- **Task to carry out**:
Set down, exactly as they appear, the lines from the line holding "Continue the Blender" through the line holding "cables of a", inclusive; output nothing outside that range.

- **Saved entries**:
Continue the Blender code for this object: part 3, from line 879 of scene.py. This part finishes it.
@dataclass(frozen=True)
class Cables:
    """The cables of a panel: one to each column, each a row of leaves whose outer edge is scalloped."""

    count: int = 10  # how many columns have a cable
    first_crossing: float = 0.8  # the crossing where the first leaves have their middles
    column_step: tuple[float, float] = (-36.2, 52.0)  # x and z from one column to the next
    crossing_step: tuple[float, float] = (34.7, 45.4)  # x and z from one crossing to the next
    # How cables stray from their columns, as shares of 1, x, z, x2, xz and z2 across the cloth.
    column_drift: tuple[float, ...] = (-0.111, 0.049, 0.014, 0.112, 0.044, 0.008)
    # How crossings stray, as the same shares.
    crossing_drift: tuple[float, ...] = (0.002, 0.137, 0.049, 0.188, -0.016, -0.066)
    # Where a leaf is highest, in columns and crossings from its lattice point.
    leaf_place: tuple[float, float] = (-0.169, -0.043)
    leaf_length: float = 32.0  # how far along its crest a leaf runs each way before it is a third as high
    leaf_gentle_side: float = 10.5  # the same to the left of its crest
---
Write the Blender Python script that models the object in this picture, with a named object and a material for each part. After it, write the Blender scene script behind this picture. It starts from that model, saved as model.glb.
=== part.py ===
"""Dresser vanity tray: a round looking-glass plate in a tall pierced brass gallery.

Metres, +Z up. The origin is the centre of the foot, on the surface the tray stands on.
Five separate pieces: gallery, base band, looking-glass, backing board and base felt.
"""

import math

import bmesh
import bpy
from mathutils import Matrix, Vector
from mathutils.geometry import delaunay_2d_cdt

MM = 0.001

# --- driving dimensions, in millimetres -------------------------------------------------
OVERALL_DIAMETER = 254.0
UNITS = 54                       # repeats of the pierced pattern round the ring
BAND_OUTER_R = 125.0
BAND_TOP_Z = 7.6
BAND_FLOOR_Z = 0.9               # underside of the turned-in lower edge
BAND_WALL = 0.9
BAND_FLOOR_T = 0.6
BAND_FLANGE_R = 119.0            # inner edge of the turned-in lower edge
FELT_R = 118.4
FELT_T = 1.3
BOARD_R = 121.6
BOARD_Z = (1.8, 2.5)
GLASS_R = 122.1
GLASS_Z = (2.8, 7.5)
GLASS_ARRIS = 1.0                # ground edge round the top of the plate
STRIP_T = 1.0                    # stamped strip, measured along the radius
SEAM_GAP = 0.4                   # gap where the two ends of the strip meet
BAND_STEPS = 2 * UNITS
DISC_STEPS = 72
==
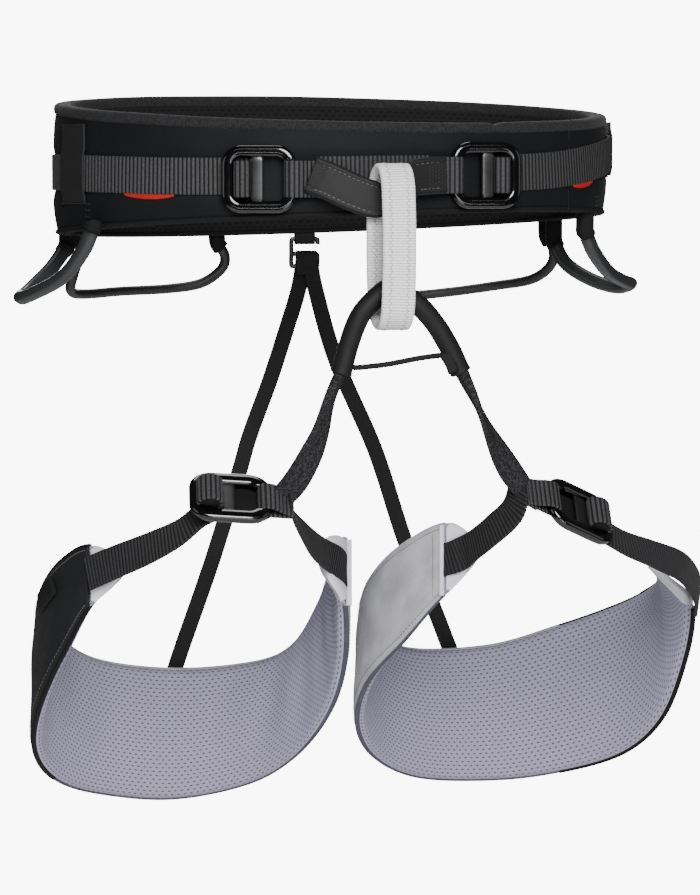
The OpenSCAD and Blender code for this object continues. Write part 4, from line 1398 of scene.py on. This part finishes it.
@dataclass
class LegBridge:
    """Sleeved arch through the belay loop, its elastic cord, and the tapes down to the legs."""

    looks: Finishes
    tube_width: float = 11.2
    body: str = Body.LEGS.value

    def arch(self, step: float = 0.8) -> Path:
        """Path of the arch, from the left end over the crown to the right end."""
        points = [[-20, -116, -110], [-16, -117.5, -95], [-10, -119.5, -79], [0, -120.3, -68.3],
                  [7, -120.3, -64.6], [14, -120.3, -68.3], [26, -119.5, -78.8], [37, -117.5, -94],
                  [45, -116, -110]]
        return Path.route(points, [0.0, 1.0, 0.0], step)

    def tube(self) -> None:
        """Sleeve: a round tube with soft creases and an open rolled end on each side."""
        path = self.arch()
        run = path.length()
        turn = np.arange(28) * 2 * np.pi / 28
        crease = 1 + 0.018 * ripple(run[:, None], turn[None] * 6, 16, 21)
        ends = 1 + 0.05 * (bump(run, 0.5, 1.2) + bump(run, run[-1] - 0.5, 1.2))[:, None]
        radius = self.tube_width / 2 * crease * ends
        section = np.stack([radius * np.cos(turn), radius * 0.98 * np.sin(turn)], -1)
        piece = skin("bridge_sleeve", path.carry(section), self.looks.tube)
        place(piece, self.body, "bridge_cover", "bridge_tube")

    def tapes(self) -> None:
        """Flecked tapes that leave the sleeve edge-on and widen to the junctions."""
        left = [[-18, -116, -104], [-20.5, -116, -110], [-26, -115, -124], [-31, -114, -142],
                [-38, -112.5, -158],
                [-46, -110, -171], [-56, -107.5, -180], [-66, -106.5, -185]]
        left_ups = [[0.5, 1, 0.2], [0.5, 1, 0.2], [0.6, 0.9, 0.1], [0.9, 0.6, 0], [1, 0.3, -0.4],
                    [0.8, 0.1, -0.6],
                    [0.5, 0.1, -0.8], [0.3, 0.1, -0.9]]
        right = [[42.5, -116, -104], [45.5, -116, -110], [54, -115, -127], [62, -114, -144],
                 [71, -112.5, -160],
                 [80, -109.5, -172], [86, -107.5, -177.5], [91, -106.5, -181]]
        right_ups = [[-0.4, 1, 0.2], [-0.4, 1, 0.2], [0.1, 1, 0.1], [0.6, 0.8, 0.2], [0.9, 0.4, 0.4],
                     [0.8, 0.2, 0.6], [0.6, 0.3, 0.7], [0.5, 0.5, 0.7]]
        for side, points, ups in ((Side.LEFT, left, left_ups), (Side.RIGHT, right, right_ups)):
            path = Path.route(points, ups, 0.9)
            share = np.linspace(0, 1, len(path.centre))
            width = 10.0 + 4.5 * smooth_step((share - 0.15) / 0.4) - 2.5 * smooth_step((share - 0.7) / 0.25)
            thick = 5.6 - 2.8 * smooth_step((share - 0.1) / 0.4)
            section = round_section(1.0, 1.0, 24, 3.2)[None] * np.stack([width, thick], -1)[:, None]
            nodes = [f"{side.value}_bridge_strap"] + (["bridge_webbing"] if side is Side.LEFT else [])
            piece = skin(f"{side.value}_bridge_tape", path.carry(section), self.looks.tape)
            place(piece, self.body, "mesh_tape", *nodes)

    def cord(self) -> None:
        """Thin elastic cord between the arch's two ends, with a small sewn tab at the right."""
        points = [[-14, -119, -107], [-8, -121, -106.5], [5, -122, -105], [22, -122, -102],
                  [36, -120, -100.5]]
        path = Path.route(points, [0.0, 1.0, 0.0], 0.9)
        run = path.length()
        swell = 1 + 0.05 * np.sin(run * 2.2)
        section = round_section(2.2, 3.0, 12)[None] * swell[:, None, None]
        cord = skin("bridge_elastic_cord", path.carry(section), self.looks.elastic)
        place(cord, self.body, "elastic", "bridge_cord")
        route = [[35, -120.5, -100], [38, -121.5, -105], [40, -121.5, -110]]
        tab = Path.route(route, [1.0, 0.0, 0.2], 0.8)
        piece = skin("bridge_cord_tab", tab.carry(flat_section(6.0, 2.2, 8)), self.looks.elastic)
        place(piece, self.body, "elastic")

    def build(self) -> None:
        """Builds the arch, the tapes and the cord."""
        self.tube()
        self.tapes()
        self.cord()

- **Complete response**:
Continue the Blender code for this object: part 3, from line 879 of scene.py. This part finishes it.
@dataclass(frozen=True)
class Cables:
    """The cables of a panel: one to each column, each a row of leaves whose outer edge is scalloped."""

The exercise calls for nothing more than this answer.